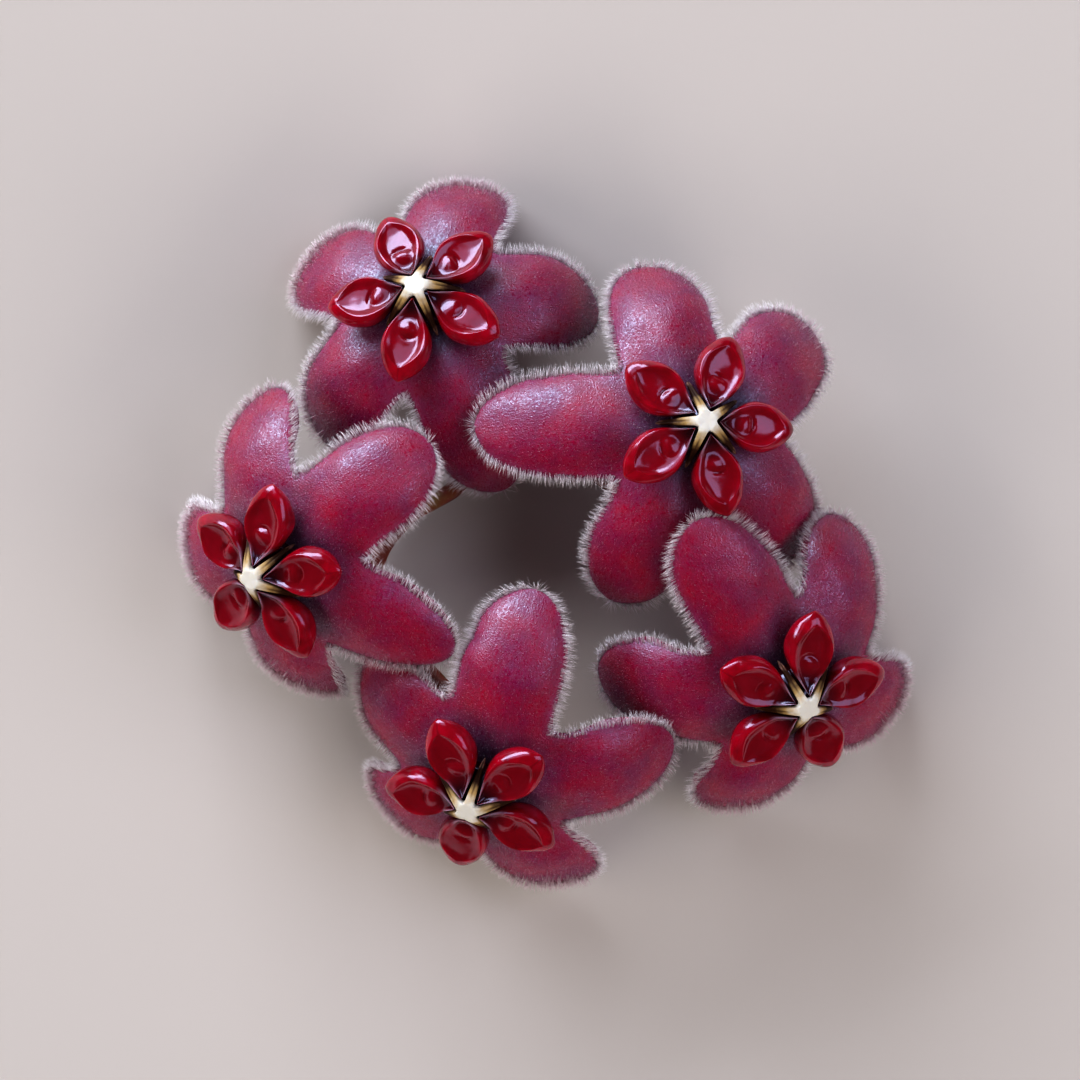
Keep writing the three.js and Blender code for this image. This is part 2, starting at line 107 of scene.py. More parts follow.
# Stalks: the short cut stalk of the umbel with its knobby tip, and the five flower stalks that
# grow from it, each ending in a small calyx under its flower. Soft green tissue flushed reddish
# brown, as thick as a matchstick and thinner, bent where the flowers settled on the table.
PEDUNCLE_PATH = [(-19.5, 22.5, 1.8), (-15.5, 20, 1.75), (-11, 16.8, 2), (-7.2, 13.4, 3.2), (-4.4, 11, 5)]
PEDUNCLE_RADIUS = 1.45
RACHIS_CENTRE = np.array([-3.2, 9.9, 5.9])
RACHIS_RADIUS = 2.1
RACHIS_LENGTH = 5.4
KNOB_BUMPS = 0.12
CUT_END_SHARE = 0.86
STUB_RADIUS = 1
STUB_REACH = 2.9
COLLAR_REACH = 2.5
STALK_GAP = 0.3
PEDICEL_RADIUS = 0.75
ROOT_END_SHARE = 0.8
STALK_BUMPS = 0.03
PEDICEL_ROUTES = [
    [(-5.6, 14.6, 7.6), (-8.8, 18.8, 8.2)],
    [(1.6, 9.4, 7), (7.6, 8.9, 8.6), (12, 9.2, 11.6)],
    [(1.2, 7.8, 5), (8, 3.2, 4.4), (13.6, -3, 4.8), (18.4, -9, 6.6)],
    [(-5.8, 7.4, 3.6), (-9, 4.2, 3.2), (-13.6, 1.4, 3.2), (-16.6, -3.4, 3.6), (-14.2, -10, 4.6),
     (-10, -15, 6.4)],
    [(-6.4, 7.2, 7.8), (-9.4, 4, 7.4), (-13.2, 1.9, 7.4), (-18.2, 0.2, 8.6)],
]
CALYX_TOP = -6.15
NECK_HEIGHTS = (-3.4, -1.6, -1.1, -0.75, -0.3, -0.08, 0)
NECK_RADII = (PEDICEL_RADIUS, 1.05, 1.38, 1.45, 1.3)
SEPAL_START = 0.6
SEPAL_REACH = 4.1
SEPAL_WIDTH = 1.9
SEPAL_THICKNESS = 0.5
SEPAL_EDGE = 0.02
SEPAL_DROOP = 0.5
SEPAL_ARCH = 0.12
STALK_RED = "#8a4636"
STALK_BROWN = "#5e2f24"
STALK_GREEN = "#8c7a4a"
PORE_PALE = "#b99a78"
MM = 0.001
PATH_STEP = 0.5
RIPPLE_WAVES = 9
ASKEW = (0.3, 0.2, 1)


def linear(hex_colour):
    """A linear colour from an sRGB hex value."""
    channels = [int(hex_colour[i:i + 2], 16) / 255 for i in (1, 3, 5)]
    return [c / 12.92 if c <= 0.04045 else ((c + 0.055) / 1.055) ** 2.4 for c in channels] + [1]


def every(size):
    """The scale of a texture whose forms come about size millimetres apart."""
    return 1 / (size * MM)


def new_material(name):
    """An empty material, whose nodes are added one by one."""
    material = bpy.data.materials.new(name)
    material.use_nodes = True
    material.node_tree.nodes.clear()
    return material


def add(material, kind, settings, links=None):
    """Adds a node to a material. Settings are its properties, inputs or colour stops, and each
    link joins one of its inputs to another node's output."""
    node = material.node_tree.nodes.new(kind)
    for name, value in settings.items():
        if name == "stops":
            stops = node.color_ramp.elements
            while len(stops) < len(value):
                stops.new(0.5)
            for stop, (place, colour) in zip(stops, value):
                stop.position = place
                stop.color = colour
        elif isinstance(name, str) and hasattr(node, name):
            setattr(node, name, value)
        else:
            node.inputs[name].default_value = value
    for name, (source, output) in (links or {}).items():
        material.node_tree.links.new(source.outputs[output], node.inputs[name])
    return node


def ripple(points, size, seed):
    """Smooth unevenness of about -1 to 1 at each point, with its humps about size mm apart."""
    draw = np.random.default_rng(seed)
    ways = draw.normal(size=(RIPPLE_WAVES, 3))
    lengths = np.linalg.norm(ways, axis=1, keepdims=True)
    ways *= 2 * math.pi / size * draw.uniform(0.7, 1.4, (RIPPLE_WAVES, 1)) / lengths
    phases = draw.uniform(0, 2 * math.pi, RIPPLE_WAVES)
    return np.sin(points @ ways.T + phases).sum(axis=-1) / math.sqrt(RIPPLE_WAVES)


def as_piece(name, points, faces, node, slot, material, marks=None):
    """A smooth mesh piece from points in millimetres, which stands for a node. Marks are values
    kept at its points for its material to read."""
    points = np.array(points, float)
    points[:, 2] = np.maximum(points[:, 2], 0)
    mesh = bpy.data.meshes.new(name)
    mesh.from_pydata((points * MM).tolist(), [], [tuple(int(v) for v in face) for face in faces])
    mesh.polygons.foreach_set("use_smooth", [True] * len(mesh.polygons))
    for mark, values in (marks or {}).items():
        layer = mesh.attributes.new(mark, "FLOAT", "POINT")
        layer.data.foreach_set("value", np.asarray(values, np.float32))
    mesh.materials.append(material)
    piece = bpy.data.objects.new(name, mesh)
    bpy.context.scene.collection.objects.link(piece)
    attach(piece, "root")
    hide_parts(node)


def joined(shells):
    """Several closed shells as one list of points and faces."""
    points, faces, start = [], [], 0
    for shell_points, shell_faces in shells:
        points.append(shell_points)
        faces += [tuple(v + start for v in face) for face in shell_faces]
        start += len(shell_points)
    return np.vstack(points), faces


def smooth_path(points, step):
    """A smooth path through the points, with a point about every step millimetres: a Catmull-Rom
    curve, which takes the square root of each gap as its time."""
    knots = np.array(points, float)
    knots = np.vstack([2 * knots[0] - knots[1], knots, 2 * knots[-1] - knots[-2]])
    path = []
    for a, b, c, d in zip(knots, knots[1:], knots[2:], knots[3:]):
        t0, t1 = 0, np.linalg.norm(b - a) ** 0.5
        t2 = t1 + np.linalg.norm(c - b) ** 0.5
        t3 = t2 + np.linalg.norm(d - c) ** 0.5
        count = max(2, round(np.linalg.norm(c - b) / step))
        t = np.linspace(t1, t2, count, endpoint=False)[:, None]
        ab = ((t1 - t) * a + (t - t0) * b) / (t1 - t0)
        bc = ((t2 - t) * b + (t - t1) * c) / (t2 - t1)
        cd = ((t3 - t) * c + (t - t2) * d) / (t3 - t2)
        abc = ((t2 - t) * ab + (t - t0) * bc) / (t2 - t0)
        bcd = ((t3 - t) * bc + (t - t1) * cd) / (t3 - t1)
        path.append(((t2 - t) * abc + (t - t1) * bcd) / (t2 - t1))
    return np.vstack(path + [knots[-2:-1]])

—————

Copy the data above exactly. Every line must be included.

### RESPONSE TO THIS EXERCISE
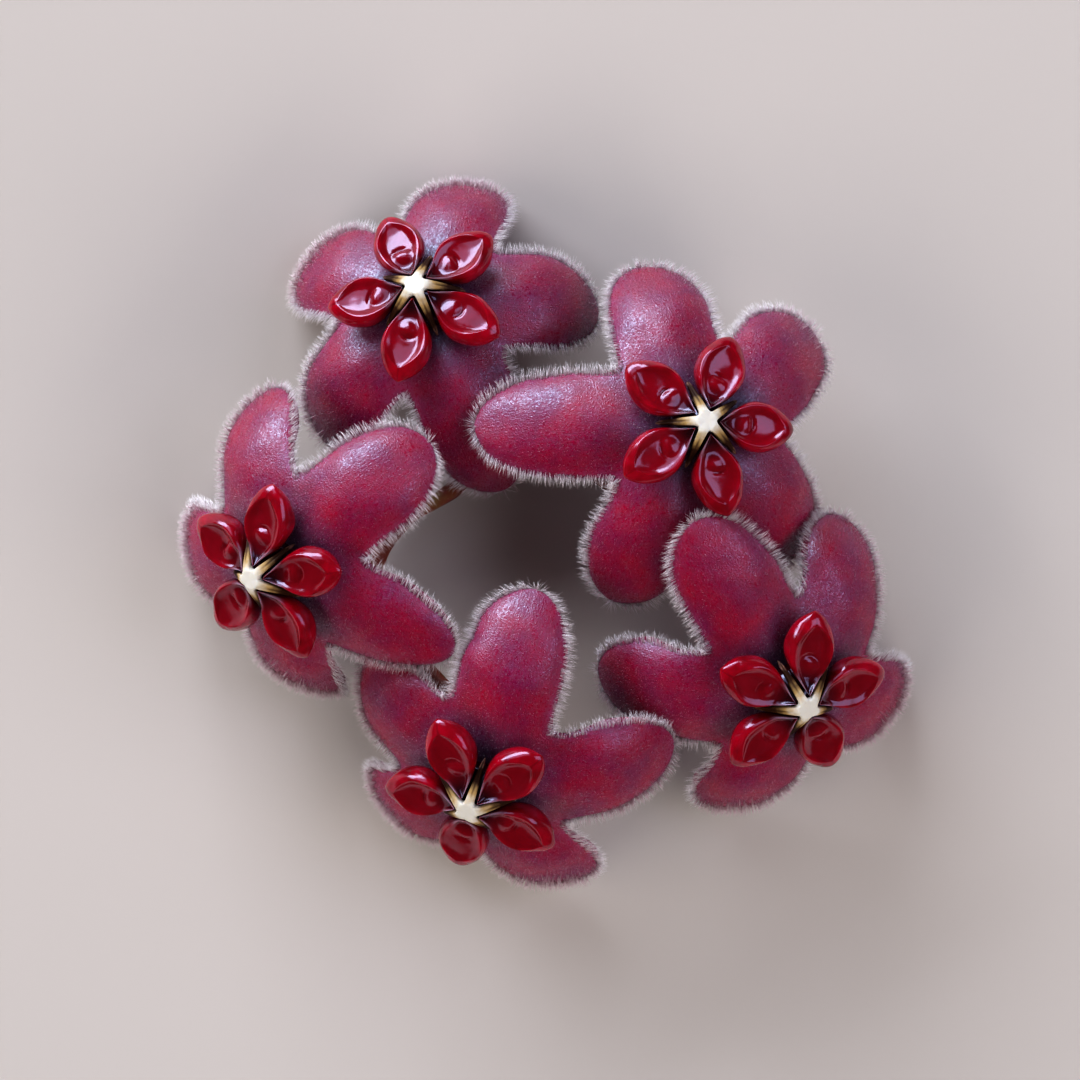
Keep writing the three.js and Blender code for this image. This is part 2, starting at line 107 of scene.py. More parts follow.
# Stalks: the short cut stalk of the umbel with its knobby tip, and the five flower stalks that
# grow from it, each ending in a small calyx under its flower. Soft green tissue flushed reddish
# brown, as thick as a matchstick and thinner, bent where the flowers settled on the table.
PEDUNCLE_PATH = [(-19.5, 22.5, 1.8), (-15.5, 20, 1.75), (-11, 16.8, 2), (-7.2, 13.4, 3.2), (-4.4, 11, 5)]
PEDUNCLE_RADIUS = 1.45
RACHIS_CENTRE = np.array([-3.2, 9.9, 5.9])
RACHIS_RADIUS = 2.1
RACHIS_LENGTH = 5.4
KNOB_BUMPS = 0.12
CUT_END_SHARE = 0.86
STUB_RADIUS = 1
STUB_REACH = 2.9
COLLAR_REACH = 2.5
STALK_GAP = 0.3
PEDICEL_RADIUS = 0.75
ROOT_END_SHARE = 0.8
STALK_BUMPS = 0.03
PEDICEL_ROUTES = [
    [(-5.6, 14.6, 7.6), (-8.8, 18.8, 8.2)],
    [(1.6, 9.4, 7), (7.6, 8.9, 8.6), (12, 9.2, 11.6)],
    [(1.2, 7.8, 5), (8, 3.2, 4.4), (13.6, -3, 4.8), (18.4, -9, 6.6)],
    [(-5.8, 7.4, 3.6), (-9, 4.2, 3.2), (-13.6, 1.4, 3.2), (-16.6, -3.4, 3.6), (-14.2, -10, 4.6),
     (-10, -15, 6.4)],
    [(-6.4, 7.2, 7.8), (-9.4, 4, 7.4), (-13.2, 1.9, 7.4), (-18.2, 0.2, 8.6)],
]
CALYX_TOP = -6.15
NECK_HEIGHTS = (-3.4, -1.6, -1.1, -0.75, -0.3, -0.08, 0)
NECK_RADII = (PEDICEL_RADIUS, 1.05, 1.38, 1.45, 1.3)
SEPAL_START = 0.6
SEPAL_REACH = 4.1
SEPAL_WIDTH = 1.9
SEPAL_THICKNESS = 0.5
SEPAL_EDGE = 0.02
SEPAL_DROOP = 0.5
SEPAL_ARCH = 0.12
STALK_RED = "#8a4636"
STALK_BROWN = "#5e2f24"
STALK_GREEN = "#8c7a4a"
PORE_PALE = "#b99a78"
MM = 0.001
PATH_STEP = 0.5
RIPPLE_WAVES = 9
ASKEW = (0.3, 0.2, 1)


def linear(hex_colour):
    """A linear colour from an sRGB hex value."""
    channels = [int(hex_colour[i:i + 2], 16) / 255 for i in (1, 3, 5)]
    return [c / 12.92 if c <= 0.04045 else ((c + 0.055) / 1.055) ** 2.4 for c in channels] + [1]


def every(size):
    """The scale of a texture whose forms come about size millimetres apart."""
    return 1 / (size * MM)


def new_material(name):
    """An empty material, whose nodes are added one by one."""
    material = bpy.data.materials.new(name)
    material.use_nodes = True
    material.node_tree.nodes.clear()
    return material


def add(material, kind, settings, links=None):
    """Adds a node to a material. Settings are its properties, inputs or colour stops, and each
    link joins one of its inputs to another node's output."""
    node = material.node_tree.nodes.new(kind)
    for name, value in settings.items():
        if name == "stops":
            stops = node.color_ramp.elements
            while len(stops) < len(value):
                stops.new(0.5)
            for stop, (place, colour) in zip(stops, value):
                stop.position = place
                stop.color = colour
        elif isinstance(name, str) and hasattr(node, name):
            setattr(node, name, value)
        else:
            node.inputs[name].default_value = value
    for name, (source, output) in (links or {}).items():
        material.node_tree.links.new(source.outputs[output], node.inputs[name])
    return node


def ripple(points, size, seed):
    """Smooth unevenness of about -1 to 1 at each point, with its humps about size mm apart."""
    draw = np.random.default_rng(seed)
    ways = draw.normal(size=(RIPPLE_WAVES, 3))
    lengths = np.linalg.norm(ways, axis=1, keepdims=True)
    ways *= 2 * math.pi / size * draw.uniform(0.7, 1.4, (RIPPLE_WAVES, 1)) / lengths
    phases = draw.uniform(0, 2 * math.pi, RIPPLE_WAVES)
    return np.sin(points @ ways.T + phases).sum(axis=-1) / math.sqrt(RIPPLE_WAVES)


def as_piece(name, points, faces, node, slot, material, marks=None):
    """A smooth mesh piece from points in millimetres, which stands for a node. Marks are values
    kept at its points for its material to read."""
    points = np.array(points, float)
    points[:, 2] = np.maximum(points[:, 2], 0)
    mesh = bpy.data.meshes.new(name)
    mesh.from_pydata((points * MM).tolist(), [], [tuple(int(v) for v in face) for face in faces])
    mesh.polygons.foreach_set("use_smooth", [True] * len(mesh.polygons))
    for mark, values in (marks or {}).items():
        layer = mesh.attributes.new(mark, "FLOAT", "POINT")
        layer.data.foreach_set("value", np.asarray(values, np.float32))
    mesh.materials.append(material)
    piece = bpy.data.objects.new(name, mesh)
    bpy.context.scene.collection.objects.link(piece)
    attach(piece, "root")
    hide_parts(node)


def joined(shells):
    """Several closed shells as one list of points and faces."""
    points, faces, start = [], [], 0
    for shell_points, shell_faces in shells:
        points.append(shell_points)
        faces += [tuple(v + start for v in face) for face in shell_faces]
        start += len(shell_points)
    return np.vstack(points), faces


def smooth_path(points, step):
    """A smooth path through the points, with a point about every step millimetres: a Catmull-Rom
    curve, which takes the square root of each gap as its time."""
    knots = np.array(points, float)
    knots = np.vstack([2 * knots[0] - knots[1], knots, 2 * knots[-1] - knots[-2]])
    path = []
    for a, b, c, d in zip(knots, knots[1:], knots[2:], knots[3:]):
        t0, t1 = 0, np.linalg.norm(b - a) ** 0.5
        t2 = t1 + np.linalg.norm(c - b) ** 0.5
        t3 = t2 + np.linalg.norm(d - c) ** 0.5
        count = max(2, round(np.linalg.norm(c - b) / step))
        t = np.linspace(t1, t2, count, endpoint=False)[:, None]
        ab = ((t1 - t) * a + (t - t0) * b) / (t1 - t0)
        bc = ((t2 - t) * b + (t - t1) * c) / (t2 - t1)
        cd = ((t3 - t) * c + (t - t2) * d) / (t3 - t2)
        abc = ((t2 - t) * ab + (t - t0) * bc) / (t2 - t0)
        bcd = ((t3 - t) * bc + (t - t1) * cd) / (t3 - t1)
        path.append(((t2 - t) * abc + (t - t1) * bcd) / (t2 - t1))
    return np.vstack(path + [knots[-2:-1]])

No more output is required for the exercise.